In search of operational efficiency, formats are now dictating the technology layout. The needs of a daily talk show differ radically from those of a scripted series. Interestingly, we expect that multinational producers like ITV Studios (e.g. ITV Studios Daytime) or Fremantle (see ‘Customisable Workflows Create Operational Efficiency‘ at Arrow Media) will increasingly seek economies of scale by replicating format-specific tech stacks across territories. At IBC, we’ve had several conversations less interested in shiny features and more in whether a system could adapt to their formats and scale internationally.

This puts pressure on vendors: flexibility and interoperability are not optional. For Limecraft, whose platform already supports collaborative production workspaces optimised per genre, it’s a clear vindication of our philosophy.

3. Out-of-the-Box Integration Becomes the Norm

System integrators once thrived by building bridges between closed systems. Today, customers expect those bridges to be included. Modern software exposes open and documented APIs;  “out-of-the-box integration” is no longer a nice-to-have but a prerequisite.

At IBC, producers and broadcasters repeatedly stressed that they don’t want to budget months of bespoke engineering just to connect their MAM system to editing, subtitling, or QC tools. They expect vendors to do the work upfront, thereby mitigating a usually very substantial implementation risk.

This inevitably has a massive impact on the role of traditional integrators: from wiring up basic software components to orchestrating value-added services, compliance, and customisation. For Limecraft, whose production and delivery workspaces connect directly with Avid, Adobe, Ooona, and others, this is a trend which aligns perfectly with our roadmap.

4. AI Becomes Purposeful – Next Stop: Auto-Editing

Yes, AI was everywhere at IBC. But compared to the hype of 2023–24, there was a shift from ‘AI as a gimmick’ to ‘AI with a purpose’. What we introduced earlier as Media Intelligence before, clearly passed the reality check.

We saw real traction in speech-to-text enabling summarisation or shot listing, subtitling and dubbing; as well as image description for indexing and accessibility purposes. These aren’t experiments anymore—they’re becoming tools in the automated production pipeline. In his latest piece, Andy Marken noted that AI localisation tools were among the most impressive demonstrations at the show, breaking down language barriers in near real time.
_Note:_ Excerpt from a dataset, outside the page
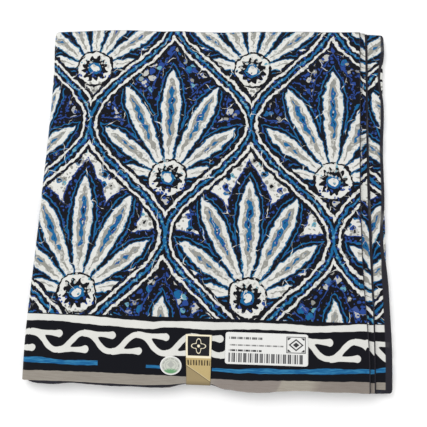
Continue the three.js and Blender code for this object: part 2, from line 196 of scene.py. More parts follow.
def heave(waves, steepness, x, y):
    """The height of some waves added up. Long ones stand higher."""
    total = 0
    for wave in waves:
        along = x * math.cos(wave["turn"]) + y * math.sin(wave["turn"])
        turned = 2 * math.pi * along / wave["length"] + wave["phase"]
        total = total + steepness * wave["length"] * np.sin(turned)
    return total


WAVES = uneven_waves(46, 16, 34, 150)
WAVE_STEEPNESS = 0.00042


def relief(x, y):
    """How far the top of the packet stands above or below flat, in millimetres."""
    total = np.zeros(np.broadcast(x, y).shape)
    for crease in CREASES:
        (x0, y0), (x1, y1) = crease["start"], crease["stop"]
        long = math.hypot(x1 - x0, y1 - y0)
        along = ((x - x0) * (x1 - x0) + (y - y0) * (y1 - y0)) / long**2
        bow = CREASE_BOW * long * np.sin(math.pi * np.clip(along, 0, 1))
        across = ((y - y0) * (x1 - x0) - (x - x0) * (y1 - y0)) / long - bow
        fade = ease(*CREASE_COMES, along) * (1 - ease(*CREASE_GOES, along))
        total = total + crease["rise"] * fade * np.exp(-((across / crease["width"]) ** 2))
    return total + heave(WAVES, WAVE_STEEPNESS, x, y)


def place(x, y, level):
    """Points in metres, from x, distance to the hem, and height in a packet that nothing squeezes."""
    height = level * squeeze(x, y) * (1 + relief(x, y) / PACKET_HEIGHT)
    return np.stack([x, y + HEM_Y, height], axis=-1) * MM


# The order in which the cloth runs through the leaves, counted from the top one.
FOLD_ORDER = (7, 8, 15, 0, 3, 12, 11, 4, 5, 10, 13, 2, 1, 14, 9, 6)
# The folds on the right: half the height of the outermost one, and how far it comes out past the flat leaf.
TURNS = {
    "front": {"leaves": (0, 1, 2, 3), "half": 2.0, "depth": 2.4},
    "second": {"leaves": (4, 5), "half": 1.0, "depth": 1.1},
    "third": {"leaves": (6, 7), "half": 1.0, "depth": 0.0},
    "back": {"leaves": (8, 9, 10, 11, 12, 13, 14, 15), "half": 4.0, "depth": 4.2},
}
SPINE_DEPTH = 6.5
SPLIT_LEAVES = (4, 5, 6, 8)  # leaves whose right end is part of a strip
STRIP_START = 122.0
BURIED_END = {"leaf": 7, "behind": 4.5}  # the cut end that lies further in than the one on show


def leaf_level(leaf):
    return PACKET_HEIGHT - leaf - 0.5


def turn_of(leaf):
    return next(name for name, turn in TURNS.items() if leaf in turn["leaves"])


def left_turn_x(y):
    return side("spine", y) + SPINE_DEPTH


def right_turn_x(name, leaf):
    """Where the flat leaf ends on the right, as a function of the distance to the hem."""
    back = BURIED_END["behind"] if leaf == BURIED_END["leaf"] else 0
    return lambda y: side(name, y) - TURNS[name]["depth"] - back


def station(x, level, x_per_ply, level_per_ply, leaf, outward=0.0):
    """One line across the cloth: its x by distance to the hem, its level, and how a ply's offset moves it."""
    return {
        "x": x,
        "level": level,
        "x_per_ply": x_per_ply,
        "level_per_ply": level_per_ply,
        "leaf": leaf,
        "edge": turn_of(leaf),
        "outward": outward,
    }


def leaf_stations(leaf, start, stop, shares):
    """Stations on a flat leaf, between two x functions."""
    up = 1 if leaf % 2 == 0 else -1
    made = []
    for share in shares:
        x = lambda y, share=share: mix(start(y), stop(y), share)
        made.append(station(x, leaf_level(leaf), 0.0, up, leaf))
    return made


def turn_stations(leaf, following, steps, first=0):
    """Stations round the spine on the left, or round a fold on the right, from one leaf to the following."""
    up = 1 if leaf % 2 == 0 else -1
    if leaf % 2:
        outward, ratio, centre = -1, SPINE_DEPTH / (PACKET_HEIGHT / 2), left_turn_x
    else:
        turn = TURNS[turn_of(leaf)]
        outward, ratio, centre = 1, turn["depth"] / turn["half"], right_turn_x(turn_of(leaf), leaf)
    middle = (leaf_level(leaf) + leaf_level(following)) / 2
    half = leaf_level(leaf) - middle
    made = []
    for k in range(first, steps + 1):
        angle = math.pi * k / steps
        reach = outward * ratio * math.sin(angle)
        made.append(
            station(
                lambda y, out=reach * abs(half): centre(y) + out,
                middle + half * math.cos(angle),
                reach * up * math.copysign(1, half),
                up * math.cos(angle),
                leaf if k < steps / 2 else following,
                reach * abs(half),
            )
        )
    return made


CROWDED = 0.6


def spaced(count):
    """Shares from 0 to 1, closer together towards both ends."""
    even = np.linspace(0, 1, count)
    return mix(even, 0.5 - 0.5 * np.cos(math.pi * even), CROWDED)


def strip_start(y):
    return STRIP_START + 0 * y


def crossing(station_list):
    """Length along the cloth of each station, in the middle of its depth."""
    middle = DEPTH / 2
    xs = np.array([float(s["x"](middle)) for s in station_list])
    levels = np.array([s["level"] for s in station_list])
    steps = np.hypot(np.diff(xs), np.diff(levels))
    return np.concatenate([[0], np.cumsum(steps)])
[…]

And here’s a prediction for what’s upcoming in the next 12-24 months: a quantumleap in auto-editing. Not necessarily replacing editors, but at least taking care of all clerical tasks including audio sync, dailies, rough cuts, highlight reels, compliance versions, etc — essentially enabling creative professionals can focus on the story. Whoever masters this balance between automation and creativity defines the next decade of postproduction. At Limecraft, we are already embedding these capabilities into collaborative workflows, and rest assured the best is yet to come 🤔.

5. Rationalisation, Consolidation – and New Business Models

IBC also reflected a sobering reality: content production growth is slowing, and costs are under scrutiny. Rationalisation and consolidation will reduce the sheer volume of production. What fills the gap? New monetisation models.
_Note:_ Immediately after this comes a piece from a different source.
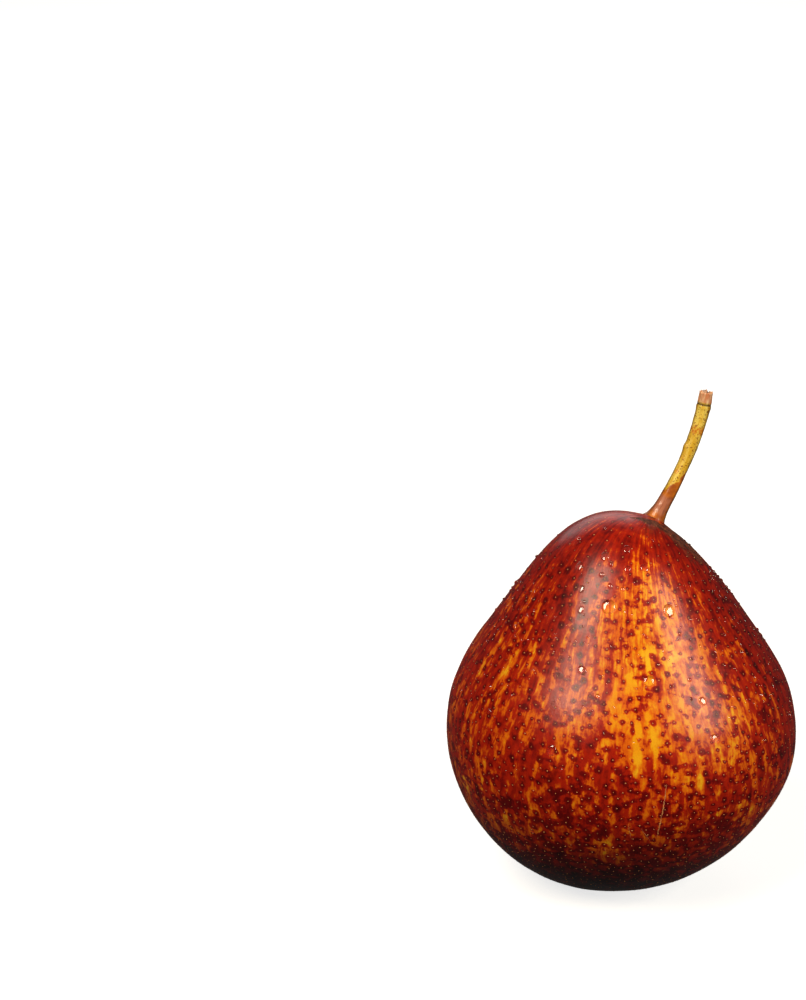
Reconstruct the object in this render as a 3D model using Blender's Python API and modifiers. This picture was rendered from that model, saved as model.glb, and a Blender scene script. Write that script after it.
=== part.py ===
"""A small blushed pear that stands upright on the flat ring round its calyx.

Metres, +Z up. The fruit rests on z = 0, and the whole pear's box is centred on the Z axis.
"""

import math

import bmesh
import bpy
from mathutils import Vector

# Fruit: heights are measured from the resting plane.
FRUIT_HEIGHT = 0.0717
BELLY_RADIUS = 0.0330
BELLY_HEIGHT = 0.0280
WAIST_RADIUS = 0.0236
WAIST_DEPTH = 0.0206  # below the crown
WAIST_SLOPE = 56.5  # degrees below the horizontal
SHOULDER_RADIUS = 0.0155
SHOULDER_DEPTH = 0.0092  # below the crown
SHOULDER_SLOPE = 51.2
CROWN_LEAN = Vector((-0.0016, 0.0, 0.0))  # how far the crown stands off the belly's axis
BASE_LEAN = Vector((-0.0023, 0.0, 0.0))  # how far the resting ring stands off it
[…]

Doug Shapiro’s essay What if All Media is Marketing? echoed loudly in Amsterdam. As generative AI slashes creation costs, much content will cease to be a profit center. Instead, it becomes top-of-funnel marketing, with value shifting to complements like merchandise, live events, or communities.

At the same time, alliances and bundling are back, as illustrated by deals struck by Netflix (with TF1, Canal+, SK Broadband) and Disney+ (with ITVX, ZDF, Atresmedia) as evidence that distribution is moving towards federation and cooperation. In an era of fragmented attention, collaboration is often smarter than competition.

The Bottom Line

IBC 2025 wasn’t about shiny gadgets. It was about realism. Cloud is no longer a religion. Formats dictate technology. Integration is assumed. AI is growing up. And content, by itself, is not the business anymore. So where does this leave us? A few clear themes:

  • Cloud is a method, not a destination. Expect hybrid models to dominate.
  • Formats rule. Technology adapts to storytelling, not the other way around.
  • Integration is table stakes. Customers buy ecosystems, not silos.
  • AI must be purposeful. Tools that save time and improve quality win.
  • Business models are shifting. Content is increasingly marketing, not the end product.

At Limecraft, we didn’t need convincing — we’ve been building for this reality for years. But seeing it resonate across Amsterdam was validating. The industry is waking up. The only question now: who adapts fast enough to thrive in this new, pragmatic era?